If you're spending your whole Friday looking at sports news on the Internet like you should be, you will see several reports that the Oakland Raiders gave Richard Seymour a five-day ultimatum letter to report for duty.
The Raiders insist these reports are shenanigans. As of lunchtime Friday, though, the Boston Herald reports that Seymour has the ultimatum letter in his hands.
The reports say that the Raiders sent Seymour a "five-day letter," similar to the "three-day letter" I receive every time I get evicted from my apartment. A five-day letter is a statement demanding a player report for duty to the NFL team issuing the letter. If the player does not report within five days of receiving the letter, then he is automatically suspended for the season -- with no pay, and no time counted toward the fulfilling of his contract.
In Richard Seymour's case, that means he would not become a free agent after this season, the final year of his contract. He still has to actually play that last year of his contract for whichever team owns his rights -- your Oakland football Raiders -- before he may negotiate any of those free agent riches. A five-day letter, if not honored, would automatically doink Seymour into a persona non grata for the NFL 2009 season.
This only matters if the letter was sent, and that's not clear right now. Shortly after coach Tom Cable swore up and down Thursday that "I don’t have any knowledge of that (letter being sent) right now," a report came from the Raiders' favorite in-house reporter that the ultimatum letter had been sent.
Raiders play-by-play announcer Greg Papa broke a report Thursday night on Comcast Sportsnet Bay Area that the five-day letter had been sent to Seymour earlier in the day, and the clock was ticking on Seymour to report. That report is still available online, except that all of the actual words have since been removed from it. If you left a comment on that story, you should be furious with Comcast Sportsnet Bay Area for this outlandish censorship and violation of your First Amendment rights.

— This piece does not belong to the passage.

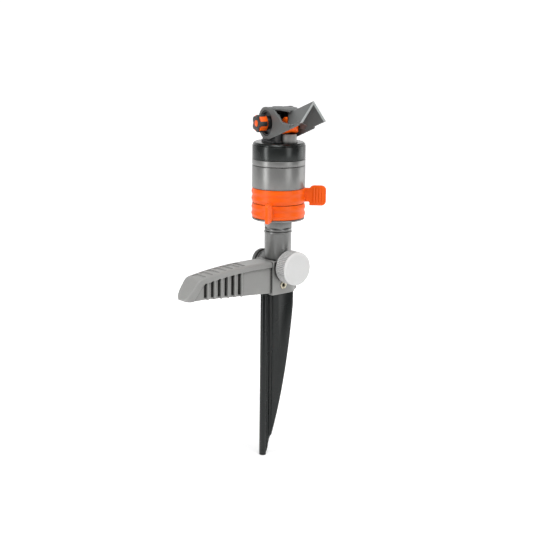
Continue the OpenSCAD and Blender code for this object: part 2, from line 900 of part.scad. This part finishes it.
module deflector_hood() {
    color(grey) on_head()
        difference() {
            union() {
                cheek(-14.3, -12.8, 12.5);
                difference() {
                    cheek(12.8, 14.3, 3.45);
                    translate([10, -70, 150]) cube([10, 26, 30]);
                }
                // lower bands that carry the scale
                intersection() {
                    union() {
                        side_slab(-14.3, -10.6) polygon([[-30, 161.2], [-30, 165], [-31.1, 170.8], [-44, 170.6],
                            [-55, 172.4], [-63.5, 172.4], [-59.8, 171], [-33.4, 161.9]]);
                        side_slab(10.6, 14.3) polygon([[-30, 161.2], [-30, 165], [-31.1, 170.8], [-44, 170.6],
                            [-44, 165.6], [-33.4, 161.9]]);
                    }
                    difference() {
                        translate([-20, -65, 150]) cube([40, 40, 40]);
                        tent(1.4);
                    }
                }
                // trumpet-shaped mouth
                intersection() {
                    difference() {
                        tent(0);
                        tent(1.4);
                    }
                    translate([0, 0, 140]) linear_extrude(height = 70) mouth_plan();
                }
                // thicker rim round the mouth
                intersection() {
                    difference() {
                        tent(0);
                        tent(2.1);
                    }
                    translate([-20, -65, 150]) cube([40, 2.4, 60]);
                }
                // roof
                intersection() {
                    side_slab(-20, 20) polygon([[13, 180.2], [13, 181.3], [0, 182.1], [-18, 182.9], [-26, 181.9],
                        [-26, 179.4], [-18, 181], [0, 180.4]]);
                    translate([0, 0, 150]) linear_extrude(height = 50)
                        polygon([[-9, 13], [7, 13], [12.9, 4], [12.9, -12], [3, -26], [-3, -26], [-12.9, -14],
                            [-12.9, 6]]);
                }
                // round pivot disc on the roof
                translate([0, 2, 180.6]) cylinder(r = 6, h = 1.9);
                // rear wall
                side_slab(-13, 13)
                    intersection() {
                        difference() {
                            translate([1.2, 167.2]) circle(r = 15.4, $fn = 96);
                            translate([1.2, 167.2]) circle(r = 13.9, $fn = 96);
                        }
                        translate([4, 166]) square([20, 20]);
                    }
                // inner panels seen through the windows
                for (side = [-1, 1])
                    side_slab(side * 11.9 - 0.7, side * 11.9 + 0.7) polygon([[-13.5, 163], [-13.5, 177.6],
                        [-20, 177.6], [-26, 172], [-31.5, 170.8], [-31.5, 163]]);
            }
            // three scale slots
            for (i = [0 : 2])
                side_slab(-20, -10) translate([-46.6 - 5.6 * i, 167.4 + 1.93 * i]) square([1.5, 3]);
        }
}

module pivot_button() {
    color(dark_grey) on_head() {
        pivot_slab(14.5, 16) circle(r = 5);
        pivot_slab(12, 15) circle(r = 1.25);
    }
}

// ---------- star knob ----------

module knob_lobes_outline(grow) {
    for (i = [0 : knob_lobes - 1])
        rotate(360 / knob_lobes * i + 180) translate([5.3, 0]) circle(r = 3.3 + grow, $fn = 32);
}

module star_knob() {
    color(black) on_head()
        difference() {
            pivot_slab(-24.8, -16.9) {
                circle(r = 6);
                knob_lobes_outline(0);
            }
            pivot_slab(-30, -10) circle(r = 3.2);
        }
}

module knob_core() {
    color(orange) on_head()
        difference() {
            union() {
                pivot_slab(-25.1, -15.9) circle(r = 3.1);
                pivot_slab(-24, -16.6)
                    difference() {
                        circle(r = 8.1);
                        circle(r = 6.06);
                        knob_lobes_outline(0.06);
                    }
                // web behind the star that ties the fillings to the core
                pivot_slab(-16.8, -15.9) circle(r = 7.6);
            }
            pivot_slab(-19.9, 0) circle(r = 1.85);
        }
}

module knob_spindle() {
    color(steel) on_head() {
        pivot_slab(-19.8, 11.6) circle(r = 1.8);
        pivot_slab(-5, -1) circle(r = 4);
    }
}

spike();
hub_housing();
foot_arm();
cross_bolt();
hex_nut();
riser_tee();
neck_gasket();
inlet_nipple();
inlet_washer();
inlet_strainer();
union_nut();
union_o_ring();
base_cup();
stem();
thrust_washer();
stem_o_ring();
retaining_washer();
fixed_gear();
closing_cap();
cap_washer();
sector_ring_lower();
sector_ring_upper();
barrel_shell();
gear_axle();
turbine_pin();
gear_plate();
stator();
shift_ring();
shift_spring();
gear_low();
gear_middle();
gear_high();
turbine_rotor();
turret_cap();
cap_o_ring();
yoke();
water_tube();
tube_o_ring();
nozzle_body();
nozzle_tip();
deflector_hood();
pivot_button();
star_knob();
knob_core();
knob_spindle();
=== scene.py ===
"""Turbine sprinkler on a spike: moulded surfaces, materials, studio light and camera on the frame."""
import json
import math

import bmesh
import bpy
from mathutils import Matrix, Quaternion, Vector


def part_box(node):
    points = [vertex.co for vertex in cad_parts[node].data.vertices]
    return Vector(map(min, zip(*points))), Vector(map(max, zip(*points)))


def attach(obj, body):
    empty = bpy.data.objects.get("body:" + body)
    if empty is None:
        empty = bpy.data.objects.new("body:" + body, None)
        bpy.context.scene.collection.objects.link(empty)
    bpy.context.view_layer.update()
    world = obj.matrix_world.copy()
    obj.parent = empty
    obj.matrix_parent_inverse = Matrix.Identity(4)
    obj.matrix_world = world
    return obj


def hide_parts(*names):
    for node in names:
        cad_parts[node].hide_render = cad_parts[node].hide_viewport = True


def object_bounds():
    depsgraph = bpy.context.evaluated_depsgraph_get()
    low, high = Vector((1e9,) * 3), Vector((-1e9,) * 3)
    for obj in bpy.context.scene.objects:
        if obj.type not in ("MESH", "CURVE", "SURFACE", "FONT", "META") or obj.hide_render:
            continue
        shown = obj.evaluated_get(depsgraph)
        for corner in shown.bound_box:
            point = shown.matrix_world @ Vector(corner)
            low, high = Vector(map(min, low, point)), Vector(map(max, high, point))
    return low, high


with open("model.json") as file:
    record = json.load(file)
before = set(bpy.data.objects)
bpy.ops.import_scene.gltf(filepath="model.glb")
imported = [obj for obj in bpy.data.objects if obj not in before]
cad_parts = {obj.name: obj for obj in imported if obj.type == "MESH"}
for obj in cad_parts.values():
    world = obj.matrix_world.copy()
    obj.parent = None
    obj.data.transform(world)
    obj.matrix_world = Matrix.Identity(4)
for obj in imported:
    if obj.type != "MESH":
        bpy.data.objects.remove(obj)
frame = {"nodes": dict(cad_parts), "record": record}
CAD_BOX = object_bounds()
RECORD = frame["record"]
MM = 0.001

BODY_OF = {node: body for body, nodes in RECORD["behaviour"]["bodies"].items() for node in nodes}
SLOT_OF = {part["node"]: part["material_slot"] for part in RECORD["subparts"]}


# ---------- camera, light and floor ----------

CAMERA_AZIMUTH = math.radians(-40.0)
CAMERA_PITCH = math.radians(13.0)
CAMERA_ROLL = math.radians(0.7)
CAMERA_DISTANCE = 1.3
CAMERA_LENS_MM = 85.75
CAMERA_SENSOR_MM = 36.0
CAMERA_SHIFT = -0.0044
CAMERA_NEAR = 0.05
CAMERA_FAR = 50.0
AIM = Vector((0.0, 0.0, 0.016))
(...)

Shortly thereafter, Adam Schefter of ESPN also "broke" the story with "his own sources." Oddly, Schefter's "other sources" seemed to suddenly back off the story the very moment Greg Papa backed off. That's one heck of a coincidence, wouldn't you say, Adam Schefter?
While it is quite amusing to look at Adam Schefter's grinning mug on his Twitter page pic and giggle over how he just got completely burned by ripping off a local beat reporter and claiming the story was his own, it is even more amusing to examine Greg Papa's backing off of his own story that may have been correct in the first place.
Papa explained to David White of the San Francisco Chronicle that it was a "miscommunication... to a co-employee." White said on his Twitter that a "CSNBA kid" misquoted Papa. Jerry McDonald reports in the Oakland Trib that Papa "explained there was a miscommunication with a staff that resulted in him being quoted" incorrectly.
How will Greg Papa un-backtrack if he he actually had it right all along?